• **Goal**
Each line below should be quoted exactly, please.

• **Source material**
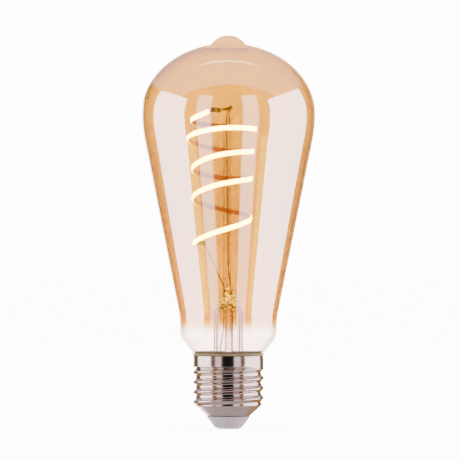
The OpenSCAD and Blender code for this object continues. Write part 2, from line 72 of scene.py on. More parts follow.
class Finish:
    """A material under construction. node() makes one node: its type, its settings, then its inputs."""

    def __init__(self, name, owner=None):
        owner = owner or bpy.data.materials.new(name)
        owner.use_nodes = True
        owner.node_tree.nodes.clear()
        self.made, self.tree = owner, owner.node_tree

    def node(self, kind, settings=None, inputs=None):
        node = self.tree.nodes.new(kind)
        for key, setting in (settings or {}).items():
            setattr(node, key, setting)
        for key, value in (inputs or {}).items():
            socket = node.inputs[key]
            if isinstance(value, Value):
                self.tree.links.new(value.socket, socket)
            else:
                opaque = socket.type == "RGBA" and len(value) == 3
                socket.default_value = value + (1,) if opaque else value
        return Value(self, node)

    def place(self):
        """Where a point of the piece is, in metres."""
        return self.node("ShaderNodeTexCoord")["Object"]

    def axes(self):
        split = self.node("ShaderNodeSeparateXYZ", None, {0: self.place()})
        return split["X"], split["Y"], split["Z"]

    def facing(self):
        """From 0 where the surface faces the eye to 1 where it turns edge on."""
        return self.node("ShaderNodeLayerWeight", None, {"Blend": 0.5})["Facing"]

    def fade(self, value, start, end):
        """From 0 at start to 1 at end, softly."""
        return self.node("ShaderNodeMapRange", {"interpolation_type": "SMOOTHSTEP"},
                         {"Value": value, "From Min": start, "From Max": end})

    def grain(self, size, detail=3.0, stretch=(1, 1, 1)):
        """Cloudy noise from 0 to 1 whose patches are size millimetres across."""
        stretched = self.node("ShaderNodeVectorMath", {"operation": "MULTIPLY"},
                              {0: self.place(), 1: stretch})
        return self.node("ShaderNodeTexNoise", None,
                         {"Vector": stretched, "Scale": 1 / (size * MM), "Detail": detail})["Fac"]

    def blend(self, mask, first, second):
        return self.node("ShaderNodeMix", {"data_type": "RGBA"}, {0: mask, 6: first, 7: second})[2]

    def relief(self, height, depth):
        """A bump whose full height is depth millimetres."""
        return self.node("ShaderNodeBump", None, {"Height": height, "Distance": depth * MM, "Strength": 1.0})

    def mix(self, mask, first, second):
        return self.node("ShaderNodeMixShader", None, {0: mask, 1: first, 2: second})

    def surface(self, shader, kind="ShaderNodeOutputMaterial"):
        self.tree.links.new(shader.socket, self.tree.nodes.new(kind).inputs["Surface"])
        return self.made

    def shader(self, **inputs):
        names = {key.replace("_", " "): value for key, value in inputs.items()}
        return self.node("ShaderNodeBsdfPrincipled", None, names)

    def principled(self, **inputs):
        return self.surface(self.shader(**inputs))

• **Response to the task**
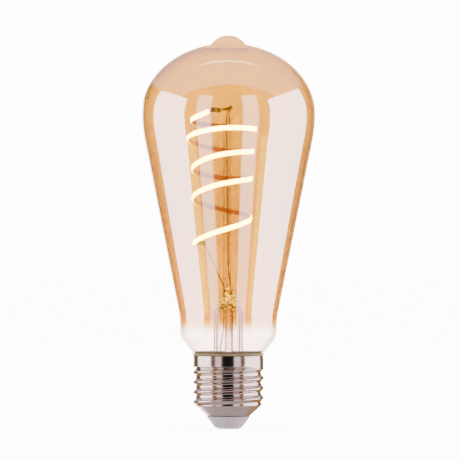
The OpenSCAD and Blender code for this object continues. Write part 2, from line 72 of scene.py on. More parts follow.
class Finish:
    """A material under construction. node() makes one node: its type, its settings, then its inputs."""

    def __init__(self, name, owner=None):
        owner = owner or bpy.data.materials.new(name)
        owner.use_nodes = True
        owner.node_tree.nodes.clear()
        self.made, self.tree = owner, owner.node_tree

    def node(self, kind, settings=None, inputs=None):
        node = self.tree.nodes.new(kind)
        for key, setting in (settings or {}).items():
            setattr(node, key, setting)
        for key, value in (inputs or {}).items():
            socket = node.inputs[key]
            if isinstance(value, Value):
                self.tree.links.new(value.socket, socket)
            else:
                opaque = socket.type == "RGBA" and len(value) == 3
                socket.default_value = value + (1,) if opaque else value
        return Value(self, node)

    def place(self):
        """Where a point of the piece is, in metres."""
        return self.node("ShaderNodeTexCoord")["Object"]

    def axes(self):
        split = self.node("ShaderNodeSeparateXYZ", None, {0: self.place()})
        return split["X"], split["Y"], split["Z"]

    def facing(self):
        """From 0 where the surface faces the eye to 1 where it turns edge on."""
        return self.node("ShaderNodeLayerWeight", None, {"Blend": 0.5})["Facing"]

    def fade(self, value, start, end):
        """From 0 at start to 1 at end, softly."""
        return self.node("ShaderNodeMapRange", {"interpolation_type": "SMOOTHSTEP"},
                         {"Value": value, "From Min": start, "From Max": end})

    def grain(self, size, detail=3.0, stretch=(1, 1, 1)):
        """Cloudy noise from 0 to 1 whose patches are size millimetres across."""
        stretched = self.node("ShaderNodeVectorMath", {"operation": "MULTIPLY"},
                              {0: self.place(), 1: stretch})
        return self.node("ShaderNodeTexNoise", None,
                         {"Vector": stretched, "Scale": 1 / (size * MM), "Detail": detail})["Fac"]

    def blend(self, mask, first, second):
        return self.node("ShaderNodeMix", {"data_type": "RGBA"}, {0: mask, 6: first, 7: second})[2]

    def relief(self, height, depth):
        """A bump whose full height is depth millimetres."""
        return self.node("ShaderNodeBump", None, {"Height": height, "Distance": depth * MM, "Strength": 1.0})

    def mix(self, mask, first, second):
        return self.node("ShaderNodeMixShader", None, {0: mask, 1: first, 2: second})

    def surface(self, shader, kind="ShaderNodeOutputMaterial"):
        self.tree.links.new(shader.socket, self.tree.nodes.new(kind).inputs["Surface"])
        return self.made

    def shader(self, **inputs):
        names = {key.replace("_", " "): value for key, value in inputs.items()}
        return self.node("ShaderNodeBsdfPrincipled", None, names)

    def principled(self, **inputs):
        return self.surface(self.shader(**inputs))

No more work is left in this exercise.